» WRITTEN TASK
Copy out each line in the material below that has the word "parts".

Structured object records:
▬▬▬▬▬▬▬▬▬▬
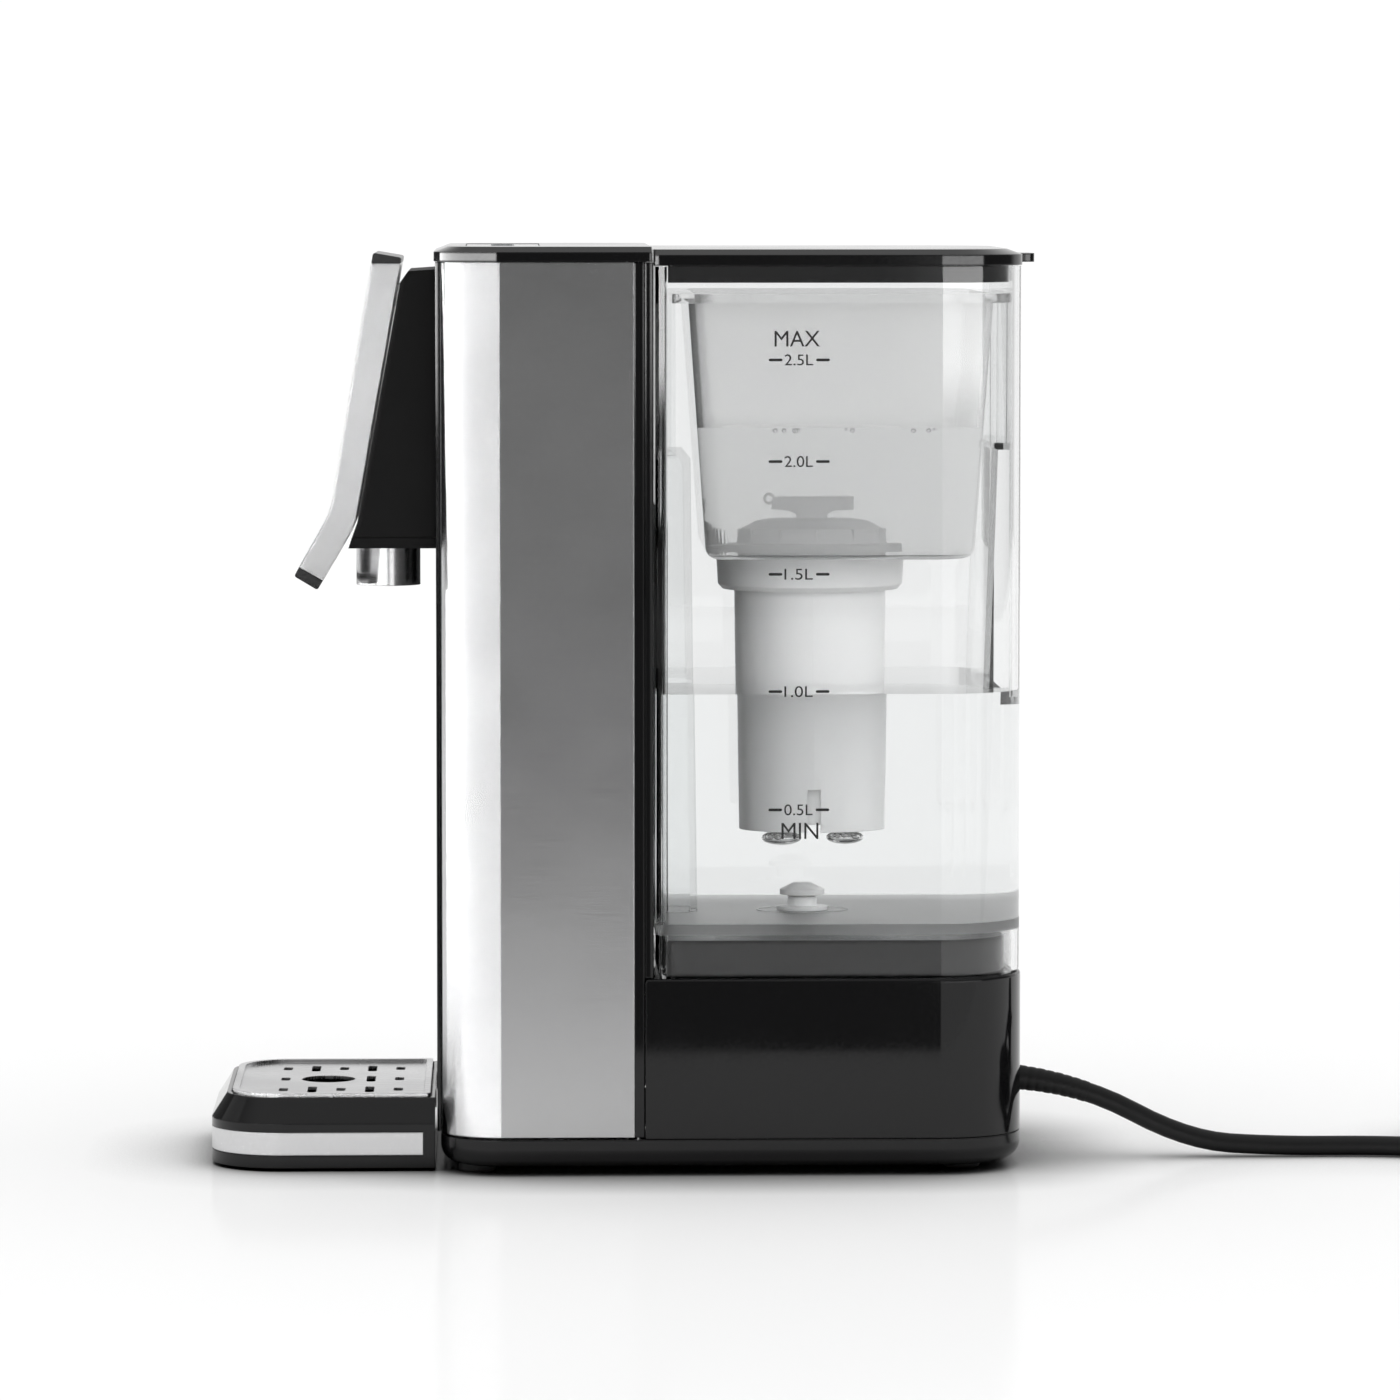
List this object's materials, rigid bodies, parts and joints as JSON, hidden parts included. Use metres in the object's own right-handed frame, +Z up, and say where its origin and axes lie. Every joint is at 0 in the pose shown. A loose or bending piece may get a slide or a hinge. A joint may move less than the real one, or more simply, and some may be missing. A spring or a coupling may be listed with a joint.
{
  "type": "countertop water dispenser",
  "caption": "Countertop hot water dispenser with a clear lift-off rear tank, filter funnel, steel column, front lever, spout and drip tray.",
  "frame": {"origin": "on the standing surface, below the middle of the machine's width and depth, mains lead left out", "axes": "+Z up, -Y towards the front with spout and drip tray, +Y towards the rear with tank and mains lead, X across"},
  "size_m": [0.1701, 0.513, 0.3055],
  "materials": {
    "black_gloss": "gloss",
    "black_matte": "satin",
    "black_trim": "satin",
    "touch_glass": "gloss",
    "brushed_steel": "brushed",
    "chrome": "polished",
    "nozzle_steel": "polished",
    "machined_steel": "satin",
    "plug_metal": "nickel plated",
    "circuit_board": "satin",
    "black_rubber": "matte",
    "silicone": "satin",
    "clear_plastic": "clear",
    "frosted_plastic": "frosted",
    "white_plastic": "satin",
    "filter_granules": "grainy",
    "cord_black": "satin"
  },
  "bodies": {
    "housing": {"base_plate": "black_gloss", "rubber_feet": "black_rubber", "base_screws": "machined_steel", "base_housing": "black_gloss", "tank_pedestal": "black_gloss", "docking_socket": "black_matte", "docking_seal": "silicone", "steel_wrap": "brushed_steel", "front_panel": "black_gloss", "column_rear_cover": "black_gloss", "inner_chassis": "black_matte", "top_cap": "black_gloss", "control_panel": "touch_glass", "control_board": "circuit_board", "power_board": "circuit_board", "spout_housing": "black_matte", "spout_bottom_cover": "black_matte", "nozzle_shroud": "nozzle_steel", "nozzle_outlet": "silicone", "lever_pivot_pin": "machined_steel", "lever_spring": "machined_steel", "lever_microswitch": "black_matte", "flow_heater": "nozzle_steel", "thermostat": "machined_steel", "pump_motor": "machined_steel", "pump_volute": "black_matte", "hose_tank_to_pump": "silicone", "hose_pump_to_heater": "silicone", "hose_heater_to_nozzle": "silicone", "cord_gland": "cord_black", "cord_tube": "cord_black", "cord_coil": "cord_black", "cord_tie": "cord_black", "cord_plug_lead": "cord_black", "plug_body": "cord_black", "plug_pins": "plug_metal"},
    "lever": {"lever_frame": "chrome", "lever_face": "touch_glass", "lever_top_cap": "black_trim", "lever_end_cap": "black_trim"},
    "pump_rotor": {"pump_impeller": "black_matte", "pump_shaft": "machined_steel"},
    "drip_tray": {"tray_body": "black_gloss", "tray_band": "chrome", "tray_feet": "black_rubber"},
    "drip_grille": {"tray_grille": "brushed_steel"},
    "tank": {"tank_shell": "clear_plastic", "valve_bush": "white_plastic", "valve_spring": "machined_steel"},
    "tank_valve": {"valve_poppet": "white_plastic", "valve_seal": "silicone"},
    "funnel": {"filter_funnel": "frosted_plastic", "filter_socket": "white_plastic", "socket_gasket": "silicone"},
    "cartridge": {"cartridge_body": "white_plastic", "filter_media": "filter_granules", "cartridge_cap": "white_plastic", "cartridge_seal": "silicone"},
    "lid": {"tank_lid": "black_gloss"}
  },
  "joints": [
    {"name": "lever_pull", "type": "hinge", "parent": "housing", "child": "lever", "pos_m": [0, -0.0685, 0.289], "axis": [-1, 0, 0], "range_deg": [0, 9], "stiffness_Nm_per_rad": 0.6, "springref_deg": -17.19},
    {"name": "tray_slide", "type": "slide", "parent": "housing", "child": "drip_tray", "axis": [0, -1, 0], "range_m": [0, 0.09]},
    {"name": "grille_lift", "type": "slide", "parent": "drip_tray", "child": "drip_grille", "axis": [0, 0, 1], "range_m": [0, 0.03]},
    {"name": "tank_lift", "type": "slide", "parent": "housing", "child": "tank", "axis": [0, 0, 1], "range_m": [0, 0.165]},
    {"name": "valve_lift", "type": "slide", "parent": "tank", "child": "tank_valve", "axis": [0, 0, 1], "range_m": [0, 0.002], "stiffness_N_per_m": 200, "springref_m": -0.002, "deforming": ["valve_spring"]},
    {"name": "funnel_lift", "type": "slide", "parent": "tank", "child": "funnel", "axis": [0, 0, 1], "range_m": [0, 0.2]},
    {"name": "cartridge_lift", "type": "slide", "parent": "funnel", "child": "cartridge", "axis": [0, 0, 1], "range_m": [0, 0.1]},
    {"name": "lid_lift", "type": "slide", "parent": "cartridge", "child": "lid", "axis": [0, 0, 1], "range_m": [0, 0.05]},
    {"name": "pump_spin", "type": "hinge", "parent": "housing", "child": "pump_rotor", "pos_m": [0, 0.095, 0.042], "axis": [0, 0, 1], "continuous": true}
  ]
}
▬▬▬▬▬▬▬▬▬▬
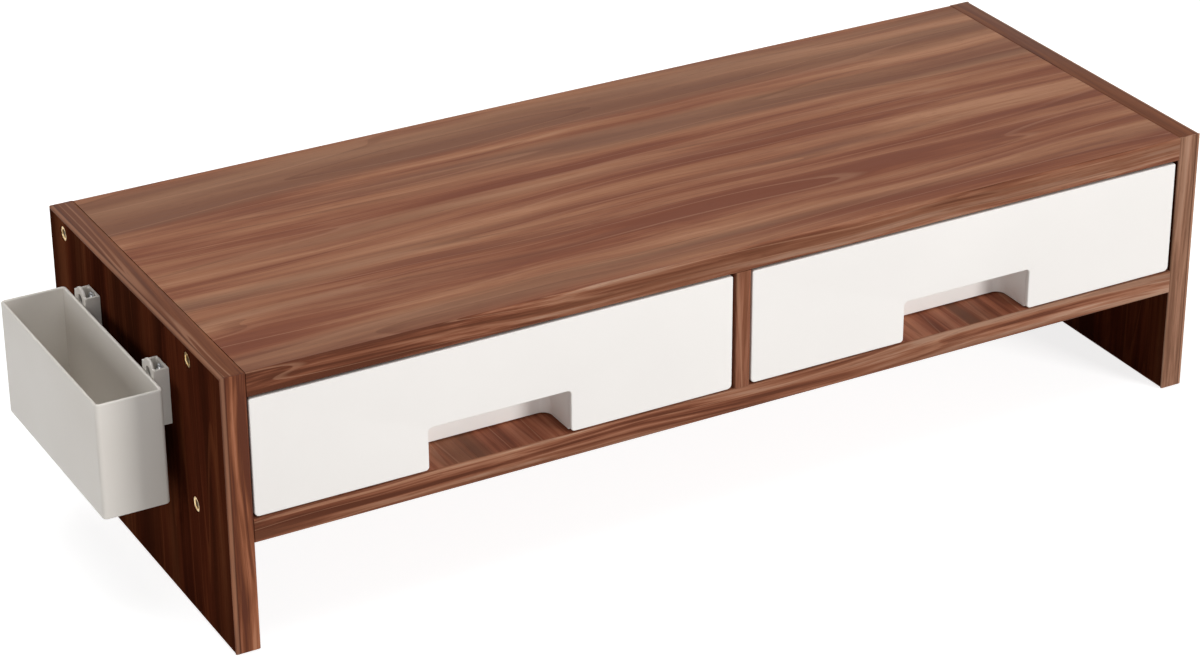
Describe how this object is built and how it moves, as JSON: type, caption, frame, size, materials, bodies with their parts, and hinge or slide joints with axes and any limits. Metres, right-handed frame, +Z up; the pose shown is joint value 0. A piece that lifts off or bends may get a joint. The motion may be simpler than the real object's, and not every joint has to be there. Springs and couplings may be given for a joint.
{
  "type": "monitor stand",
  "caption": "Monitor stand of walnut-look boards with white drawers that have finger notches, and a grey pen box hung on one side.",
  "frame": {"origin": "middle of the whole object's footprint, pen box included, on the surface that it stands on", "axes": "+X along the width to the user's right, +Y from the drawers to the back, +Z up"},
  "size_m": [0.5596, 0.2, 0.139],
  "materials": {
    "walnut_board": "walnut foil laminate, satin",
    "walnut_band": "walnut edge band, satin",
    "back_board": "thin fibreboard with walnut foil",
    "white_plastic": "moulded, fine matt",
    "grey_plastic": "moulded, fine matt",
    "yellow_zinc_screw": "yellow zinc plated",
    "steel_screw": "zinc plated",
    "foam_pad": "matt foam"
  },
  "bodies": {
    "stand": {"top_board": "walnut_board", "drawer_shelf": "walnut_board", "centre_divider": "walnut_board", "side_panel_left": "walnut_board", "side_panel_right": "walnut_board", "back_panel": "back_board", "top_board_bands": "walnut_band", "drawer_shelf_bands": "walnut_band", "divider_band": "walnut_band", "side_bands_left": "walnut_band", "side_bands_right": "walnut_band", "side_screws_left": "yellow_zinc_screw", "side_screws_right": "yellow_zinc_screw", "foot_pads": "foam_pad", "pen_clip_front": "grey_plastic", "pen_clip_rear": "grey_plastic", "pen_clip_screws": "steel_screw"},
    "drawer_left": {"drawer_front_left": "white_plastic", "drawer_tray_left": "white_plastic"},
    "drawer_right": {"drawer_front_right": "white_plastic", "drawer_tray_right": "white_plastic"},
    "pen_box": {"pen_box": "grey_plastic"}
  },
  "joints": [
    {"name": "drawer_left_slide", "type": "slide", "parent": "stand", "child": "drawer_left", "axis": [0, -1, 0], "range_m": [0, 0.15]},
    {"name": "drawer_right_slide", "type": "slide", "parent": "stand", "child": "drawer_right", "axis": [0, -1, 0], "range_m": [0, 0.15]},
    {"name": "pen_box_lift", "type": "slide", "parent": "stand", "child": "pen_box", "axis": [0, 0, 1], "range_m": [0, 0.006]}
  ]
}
▬▬▬▬▬▬▬▬▬▬
» TASK ANSWER
List this object's materials, rigid bodies, parts and joints as JSON, hidden parts included. Use metres in the object's own right-handed frame, +Z up, and say where its origin and axes lie. Every joint is at 0 in the pose shown. A loose or bending piece may get a slide or a hinge. A joint may move less than the real one, or more simply, and some may be missing. A spring or a coupling may be listed with a joint.
Describe how this object is built and how it moves, as JSON: type, caption, frame, size, materials, bodies with their parts, and hinge or slide joints with axes and any limits. Metres, right-handed frame, +Z up; the pose shown is joint value 0. A piece that lifts off or bends may get a joint. The motion may be simpler than the real object's, and not every joint has to be there. Springs and couplings may be given for a joint.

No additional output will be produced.